AIM OF THE EXERCISE: Copy out lines with the word "origin" from the material that follows.

▼▼▼

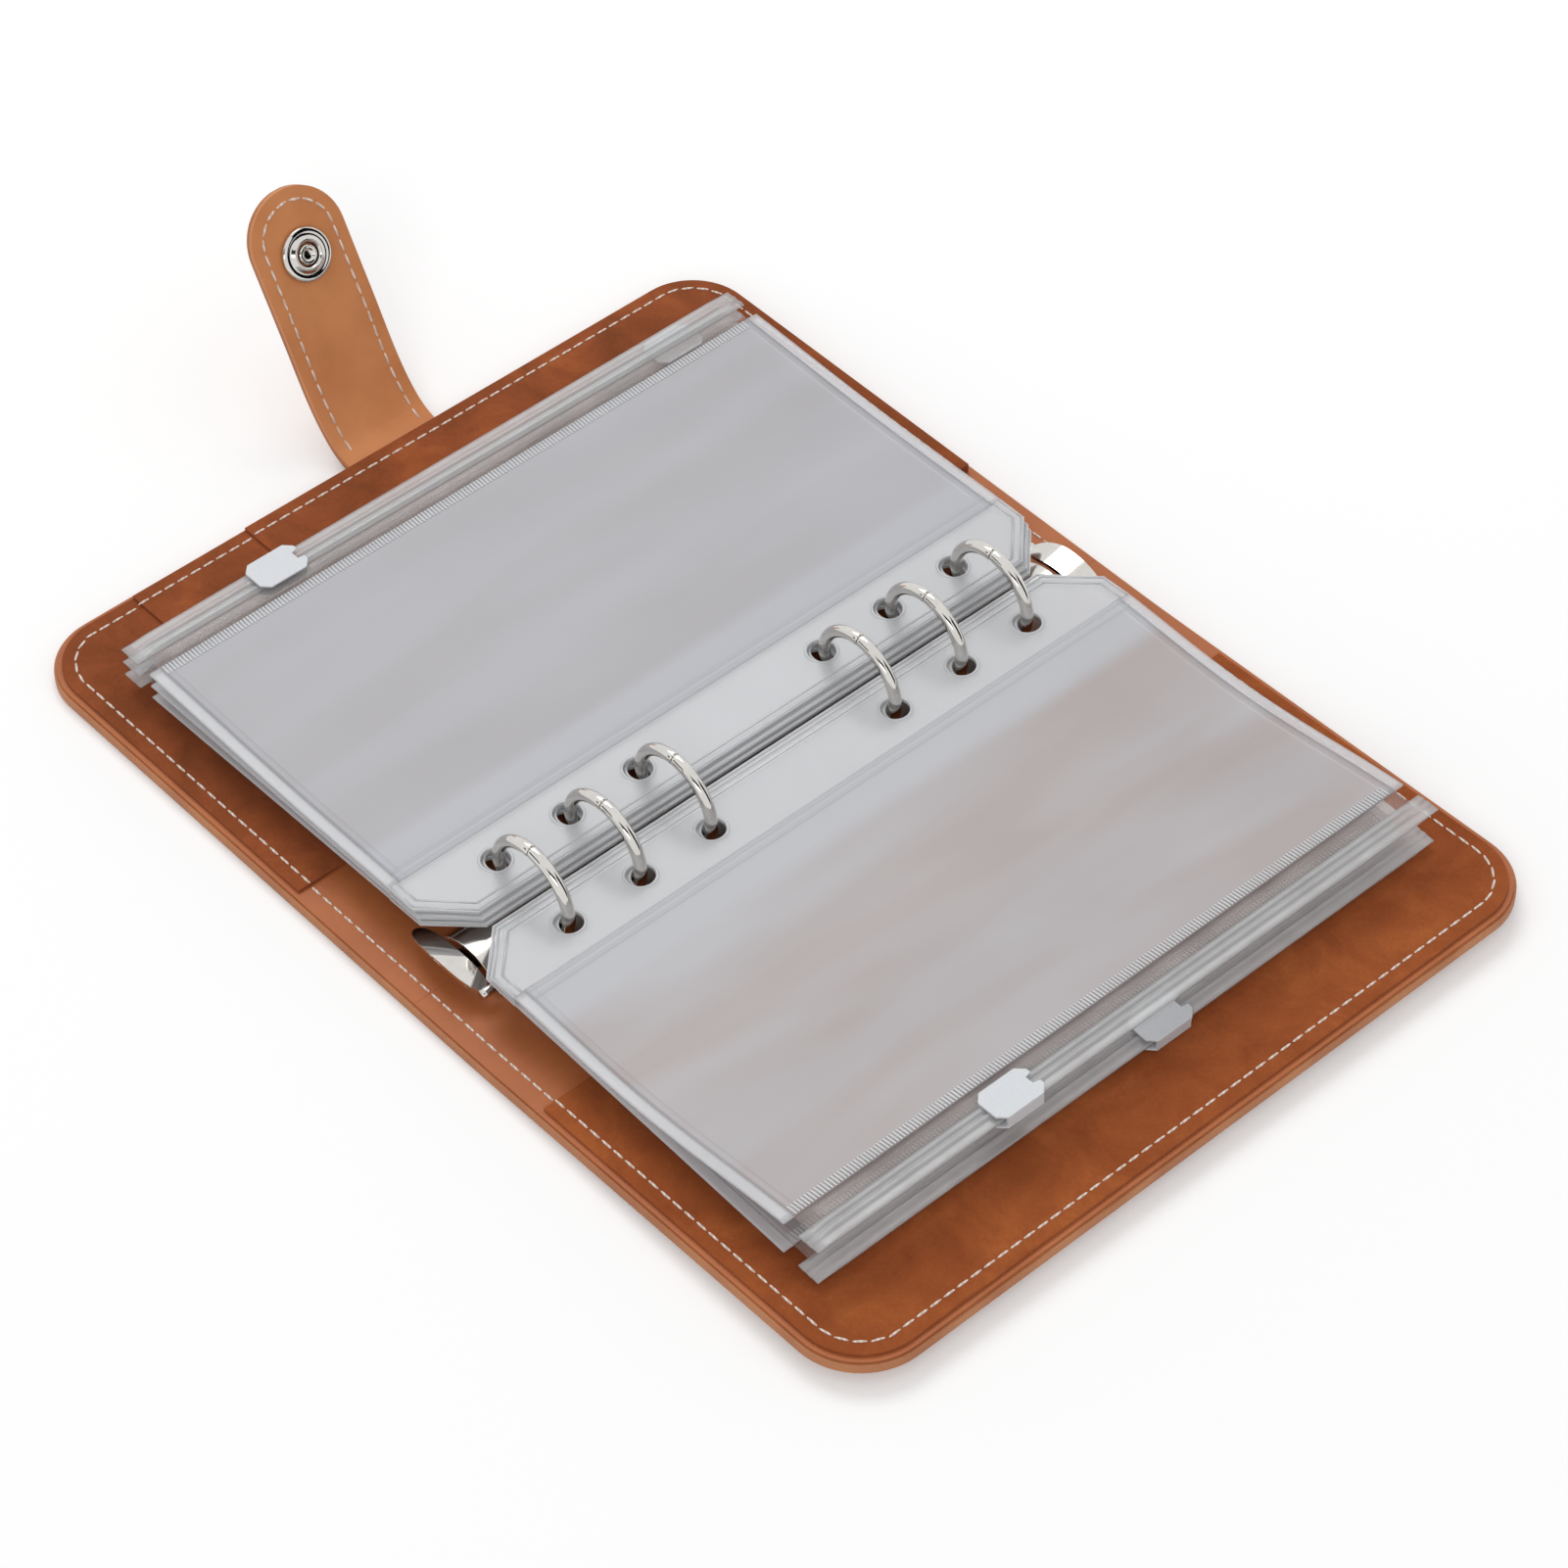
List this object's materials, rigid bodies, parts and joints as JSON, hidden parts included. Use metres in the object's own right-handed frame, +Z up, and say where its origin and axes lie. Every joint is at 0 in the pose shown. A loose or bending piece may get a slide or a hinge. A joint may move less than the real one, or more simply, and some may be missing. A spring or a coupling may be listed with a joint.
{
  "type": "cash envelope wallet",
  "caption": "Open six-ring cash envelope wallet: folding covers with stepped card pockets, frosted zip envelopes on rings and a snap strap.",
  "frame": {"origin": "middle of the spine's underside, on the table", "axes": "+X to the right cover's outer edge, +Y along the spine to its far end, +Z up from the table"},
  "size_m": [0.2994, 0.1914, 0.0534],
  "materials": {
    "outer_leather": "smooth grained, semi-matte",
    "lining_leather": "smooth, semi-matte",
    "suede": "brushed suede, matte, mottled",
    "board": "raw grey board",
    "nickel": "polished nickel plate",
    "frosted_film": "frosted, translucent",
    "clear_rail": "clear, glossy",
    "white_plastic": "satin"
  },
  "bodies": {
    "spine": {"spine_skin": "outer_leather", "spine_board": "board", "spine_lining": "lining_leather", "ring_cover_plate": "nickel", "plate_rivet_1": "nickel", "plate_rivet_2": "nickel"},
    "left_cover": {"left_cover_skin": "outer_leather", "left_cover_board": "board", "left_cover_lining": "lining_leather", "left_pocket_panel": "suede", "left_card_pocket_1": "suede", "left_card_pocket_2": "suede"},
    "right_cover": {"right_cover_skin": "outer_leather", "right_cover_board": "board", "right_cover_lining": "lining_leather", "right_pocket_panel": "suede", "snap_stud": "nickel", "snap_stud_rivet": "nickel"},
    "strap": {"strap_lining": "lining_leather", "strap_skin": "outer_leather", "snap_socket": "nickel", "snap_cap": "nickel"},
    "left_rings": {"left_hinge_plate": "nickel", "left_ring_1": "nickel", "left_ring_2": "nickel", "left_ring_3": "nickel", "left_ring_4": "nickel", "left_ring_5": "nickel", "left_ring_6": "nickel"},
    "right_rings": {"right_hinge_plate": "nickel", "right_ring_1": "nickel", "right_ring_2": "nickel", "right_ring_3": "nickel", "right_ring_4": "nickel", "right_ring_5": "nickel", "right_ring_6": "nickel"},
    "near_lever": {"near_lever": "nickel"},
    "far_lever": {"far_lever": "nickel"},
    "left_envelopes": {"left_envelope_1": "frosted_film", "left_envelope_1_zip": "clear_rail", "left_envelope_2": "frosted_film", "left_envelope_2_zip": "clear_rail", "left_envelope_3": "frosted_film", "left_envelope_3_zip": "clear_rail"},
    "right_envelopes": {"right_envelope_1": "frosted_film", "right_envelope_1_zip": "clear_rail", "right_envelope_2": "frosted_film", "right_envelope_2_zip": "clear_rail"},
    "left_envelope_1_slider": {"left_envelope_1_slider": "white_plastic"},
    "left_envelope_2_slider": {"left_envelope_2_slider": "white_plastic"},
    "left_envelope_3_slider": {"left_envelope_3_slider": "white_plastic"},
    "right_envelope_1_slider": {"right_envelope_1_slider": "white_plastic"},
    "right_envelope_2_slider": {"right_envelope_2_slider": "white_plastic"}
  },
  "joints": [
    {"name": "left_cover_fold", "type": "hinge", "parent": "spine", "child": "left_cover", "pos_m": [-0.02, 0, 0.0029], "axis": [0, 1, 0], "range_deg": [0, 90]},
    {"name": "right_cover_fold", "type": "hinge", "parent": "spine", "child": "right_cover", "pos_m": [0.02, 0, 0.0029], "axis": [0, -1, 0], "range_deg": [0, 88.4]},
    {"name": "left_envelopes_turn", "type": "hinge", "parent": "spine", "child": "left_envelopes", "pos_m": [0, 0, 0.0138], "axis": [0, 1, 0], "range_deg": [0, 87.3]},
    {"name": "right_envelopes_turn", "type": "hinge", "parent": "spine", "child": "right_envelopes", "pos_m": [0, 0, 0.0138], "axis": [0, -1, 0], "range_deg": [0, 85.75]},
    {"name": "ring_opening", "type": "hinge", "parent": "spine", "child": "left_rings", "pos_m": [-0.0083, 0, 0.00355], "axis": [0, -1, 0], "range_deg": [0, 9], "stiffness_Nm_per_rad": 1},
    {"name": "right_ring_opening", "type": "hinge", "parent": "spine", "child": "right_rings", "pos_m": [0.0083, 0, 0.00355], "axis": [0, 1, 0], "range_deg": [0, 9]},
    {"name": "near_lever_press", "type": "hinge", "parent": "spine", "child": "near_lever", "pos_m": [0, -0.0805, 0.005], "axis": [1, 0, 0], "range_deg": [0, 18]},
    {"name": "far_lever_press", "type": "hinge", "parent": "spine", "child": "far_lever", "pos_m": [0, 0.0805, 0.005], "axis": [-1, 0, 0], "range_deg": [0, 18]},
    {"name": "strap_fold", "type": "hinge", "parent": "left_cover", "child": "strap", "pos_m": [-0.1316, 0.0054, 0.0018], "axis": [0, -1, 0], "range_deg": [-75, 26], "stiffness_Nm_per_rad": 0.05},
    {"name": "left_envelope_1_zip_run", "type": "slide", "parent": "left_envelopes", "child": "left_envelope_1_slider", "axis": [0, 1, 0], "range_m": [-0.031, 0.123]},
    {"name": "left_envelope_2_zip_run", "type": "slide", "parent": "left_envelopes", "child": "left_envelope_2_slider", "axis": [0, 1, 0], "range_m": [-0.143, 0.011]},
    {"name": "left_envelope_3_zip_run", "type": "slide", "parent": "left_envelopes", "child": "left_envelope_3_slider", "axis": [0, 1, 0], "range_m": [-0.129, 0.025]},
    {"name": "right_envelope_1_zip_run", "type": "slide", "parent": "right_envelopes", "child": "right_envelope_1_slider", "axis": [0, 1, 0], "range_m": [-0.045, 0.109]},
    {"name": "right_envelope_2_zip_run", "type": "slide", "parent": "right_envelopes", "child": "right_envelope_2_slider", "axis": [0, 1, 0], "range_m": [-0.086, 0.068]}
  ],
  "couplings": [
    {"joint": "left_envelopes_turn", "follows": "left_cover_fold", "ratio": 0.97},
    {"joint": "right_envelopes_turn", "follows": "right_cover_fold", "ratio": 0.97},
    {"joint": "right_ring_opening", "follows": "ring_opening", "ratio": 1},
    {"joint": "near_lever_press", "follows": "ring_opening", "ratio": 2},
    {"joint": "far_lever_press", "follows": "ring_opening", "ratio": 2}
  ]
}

▲▲▲

THE RESPONSE:
List this object's materials, rigid bodies, parts and joints as JSON, hidden parts included. Use metres in the object's own right-handed frame, +Z up, and say where its origin and axes lie. Every joint is at 0 in the pose shown. A loose or bending piece may get a slide or a hinge. A joint may move less than the real one, or more simply, and some may be missing. A spring or a coupling may be listed with a joint.
  "frame": {"origin": "middle of the spine's underside, on the table", "axes": "+X to the right cover's outer edge, +Y along the spine to its far end, +Z up from the table"},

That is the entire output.